# Given task:
Below is a listing; copy all of it exactly.

^^^^^^^^

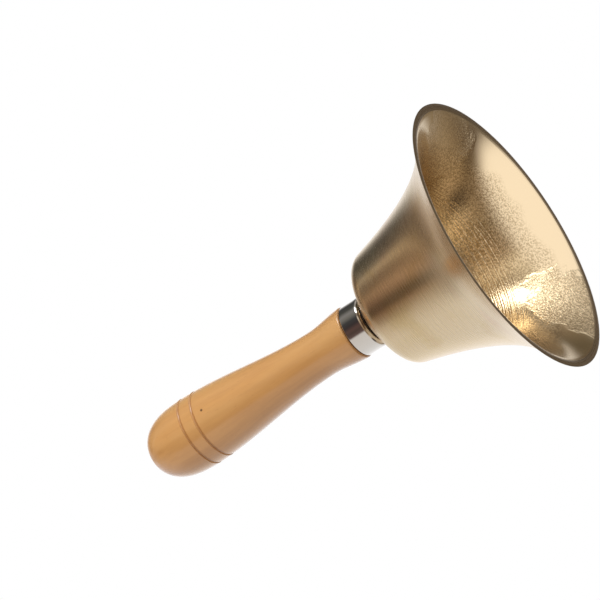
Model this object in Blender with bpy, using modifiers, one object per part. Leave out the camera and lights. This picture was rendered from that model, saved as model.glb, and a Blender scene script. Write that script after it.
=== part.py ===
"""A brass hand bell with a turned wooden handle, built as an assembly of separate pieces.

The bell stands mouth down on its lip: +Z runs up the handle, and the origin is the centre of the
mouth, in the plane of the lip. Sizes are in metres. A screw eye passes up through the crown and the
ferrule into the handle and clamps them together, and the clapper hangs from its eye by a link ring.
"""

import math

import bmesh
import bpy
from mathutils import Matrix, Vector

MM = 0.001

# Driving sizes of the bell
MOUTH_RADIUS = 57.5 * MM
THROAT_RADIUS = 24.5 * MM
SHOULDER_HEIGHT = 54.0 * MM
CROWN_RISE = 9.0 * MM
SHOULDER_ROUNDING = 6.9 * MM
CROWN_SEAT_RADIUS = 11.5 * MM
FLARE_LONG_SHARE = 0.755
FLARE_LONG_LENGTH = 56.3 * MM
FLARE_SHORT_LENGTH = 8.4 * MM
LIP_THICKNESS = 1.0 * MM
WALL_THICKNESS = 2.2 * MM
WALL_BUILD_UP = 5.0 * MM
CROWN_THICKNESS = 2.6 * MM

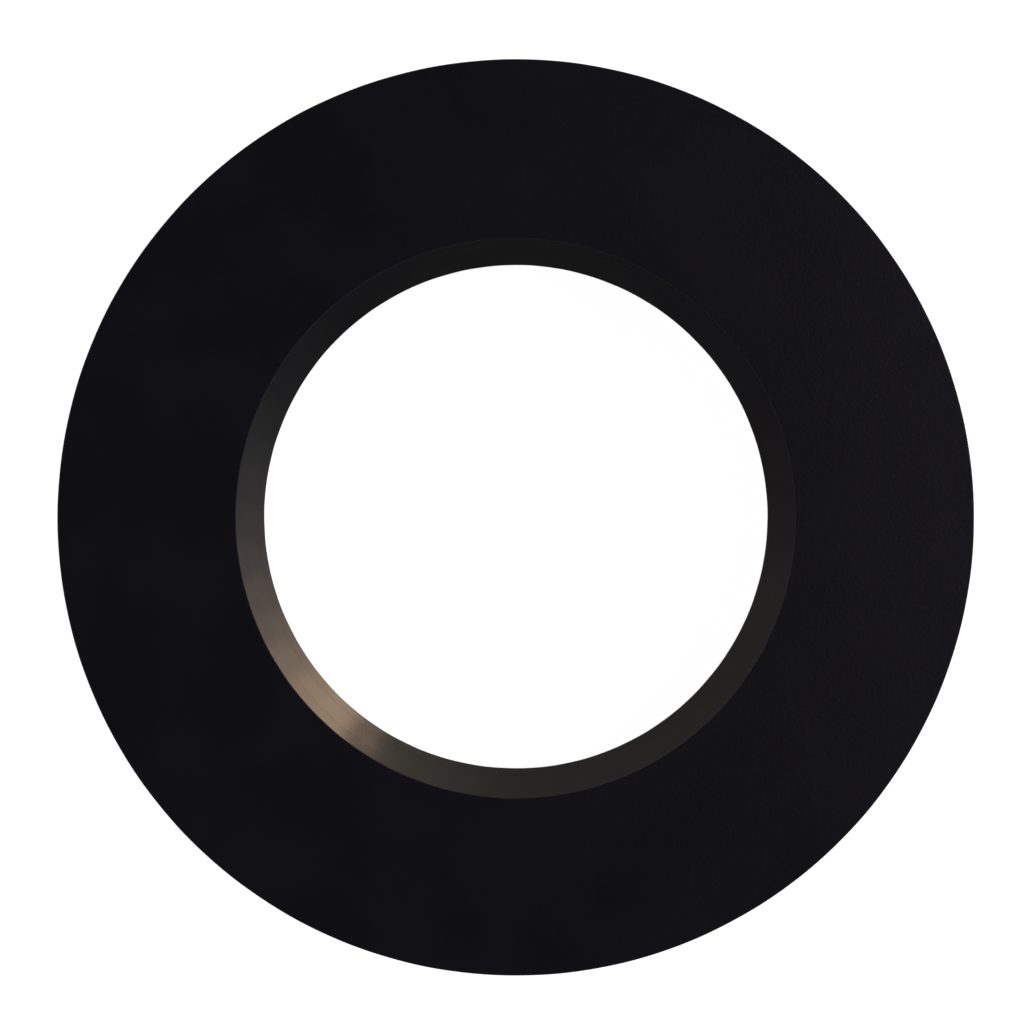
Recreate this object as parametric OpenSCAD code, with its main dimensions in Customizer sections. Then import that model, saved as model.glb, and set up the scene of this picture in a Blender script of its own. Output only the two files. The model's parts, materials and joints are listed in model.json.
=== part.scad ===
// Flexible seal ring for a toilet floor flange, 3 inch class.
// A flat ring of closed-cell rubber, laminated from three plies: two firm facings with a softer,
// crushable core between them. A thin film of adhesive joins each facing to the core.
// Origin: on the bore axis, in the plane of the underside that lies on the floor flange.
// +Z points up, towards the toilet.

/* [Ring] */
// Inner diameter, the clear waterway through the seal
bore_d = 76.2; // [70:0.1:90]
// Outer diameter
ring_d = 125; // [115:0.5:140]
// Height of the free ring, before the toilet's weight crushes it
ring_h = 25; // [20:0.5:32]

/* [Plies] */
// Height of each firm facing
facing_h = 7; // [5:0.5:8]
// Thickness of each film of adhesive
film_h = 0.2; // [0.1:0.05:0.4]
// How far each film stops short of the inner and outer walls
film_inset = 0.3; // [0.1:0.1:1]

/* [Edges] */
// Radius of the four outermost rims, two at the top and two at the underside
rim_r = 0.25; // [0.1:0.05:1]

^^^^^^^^

# Reply:
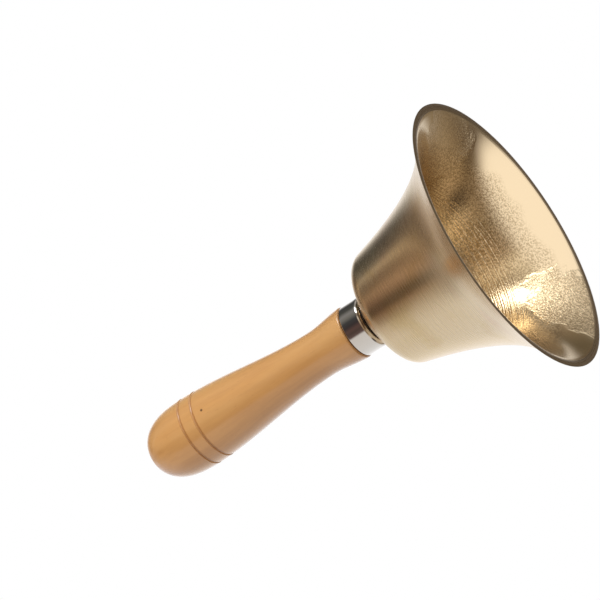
Model this object in Blender with bpy, using modifiers, one object per part. Leave out the camera and lights. This picture was rendered from that model, saved as model.glb, and a Blender scene script. Write that script after it.
=== part.py ===
"""A brass hand bell with a turned wooden handle, built as an assembly of separate pieces.

The bell stands mouth down on its lip: +Z runs up the handle, and the origin is the centre of the
mouth, in the plane of the lip. Sizes are in metres. A screw eye passes up through the crown and the
ferrule into the handle and clamps them together, and the clapper hangs from its eye by a link ring.
"""

import math

import bmesh
import bpy
from mathutils import Matrix, Vector

MM = 0.001

# Driving sizes of the bell
MOUTH_RADIUS = 57.5 * MM
THROAT_RADIUS = 24.5 * MM
SHOULDER_HEIGHT = 54.0 * MM
CROWN_RISE = 9.0 * MM
SHOULDER_ROUNDING = 6.9 * MM
CROWN_SEAT_RADIUS = 11.5 * MM
FLARE_LONG_SHARE = 0.755
FLARE_LONG_LENGTH = 56.3 * MM
FLARE_SHORT_LENGTH = 8.4 * MM
LIP_THICKNESS = 1.0 * MM
WALL_THICKNESS = 2.2 * MM
WALL_BUILD_UP = 5.0 * MM
CROWN_THICKNESS = 2.6 * MM

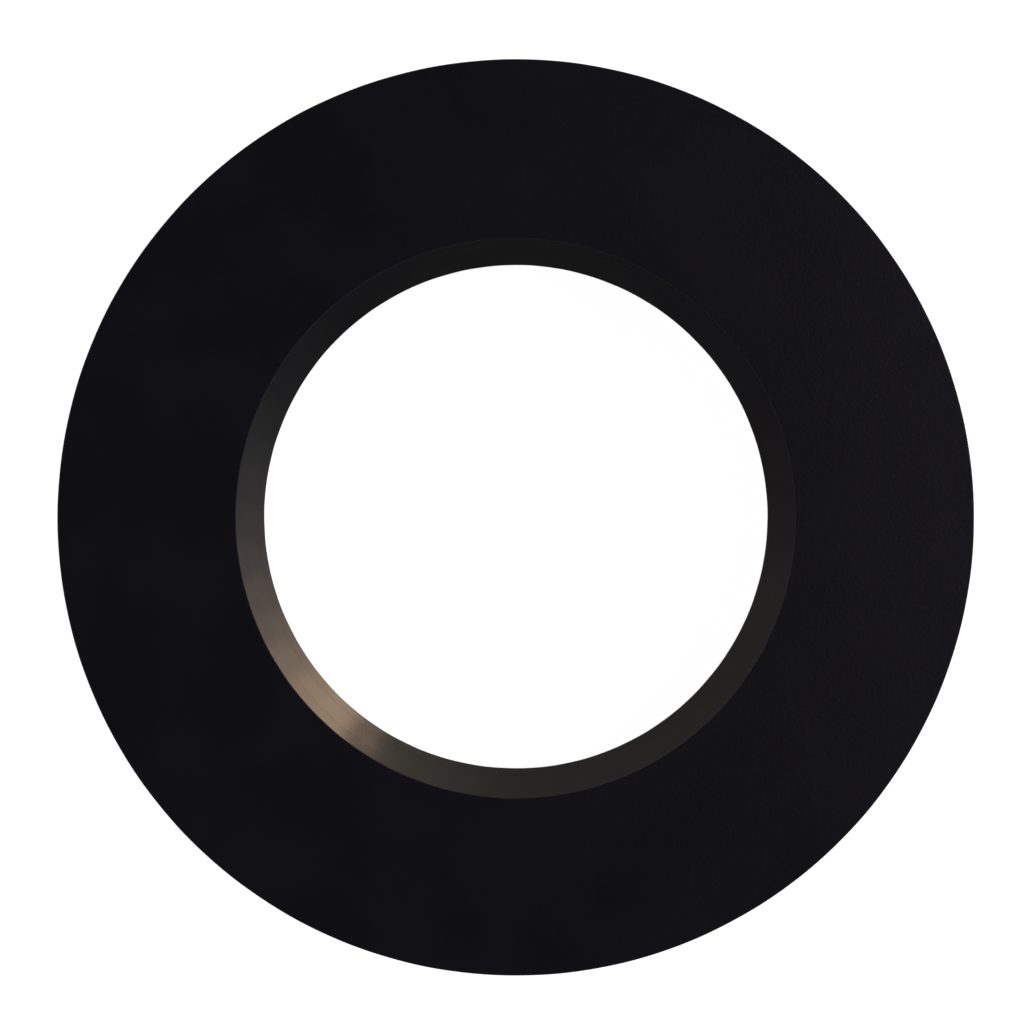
Recreate this object as parametric OpenSCAD code, with its main dimensions in Customizer sections. Then import that model, saved as model.glb, and set up the scene of this picture in a Blender script of its own. Output only the two files. The model's parts, materials and joints are listed in model.json.
=== part.scad ===
// Flexible seal ring for a toilet floor flange, 3 inch class.
// A flat ring of closed-cell rubber, laminated from three plies: two firm facings with a softer,
// crushable core between them. A thin film of adhesive joins each facing to the core.
// Origin: on the bore axis, in the plane of the underside that lies on the floor flange.
// +Z points up, towards the toilet.

/* [Ring] */
// Inner diameter, the clear waterway through the seal
bore_d = 76.2; // [70:0.1:90]
// Outer diameter
ring_d = 125; // [115:0.5:140]
// Height of the free ring, before the toilet's weight crushes it
ring_h = 25; // [20:0.5:32]

/* [Plies] */
// Height of each firm facing
facing_h = 7; // [5:0.5:8]
// Thickness of each film of adhesive
film_h = 0.2; // [0.1:0.05:0.4]
// How far each film stops short of the inner and outer walls
film_inset = 0.3; // [0.1:0.1:1]

/* [Edges] */
// Radius of the four outermost rims, two at the top and two at the underside
rim_r = 0.25; // [0.1:0.05:1]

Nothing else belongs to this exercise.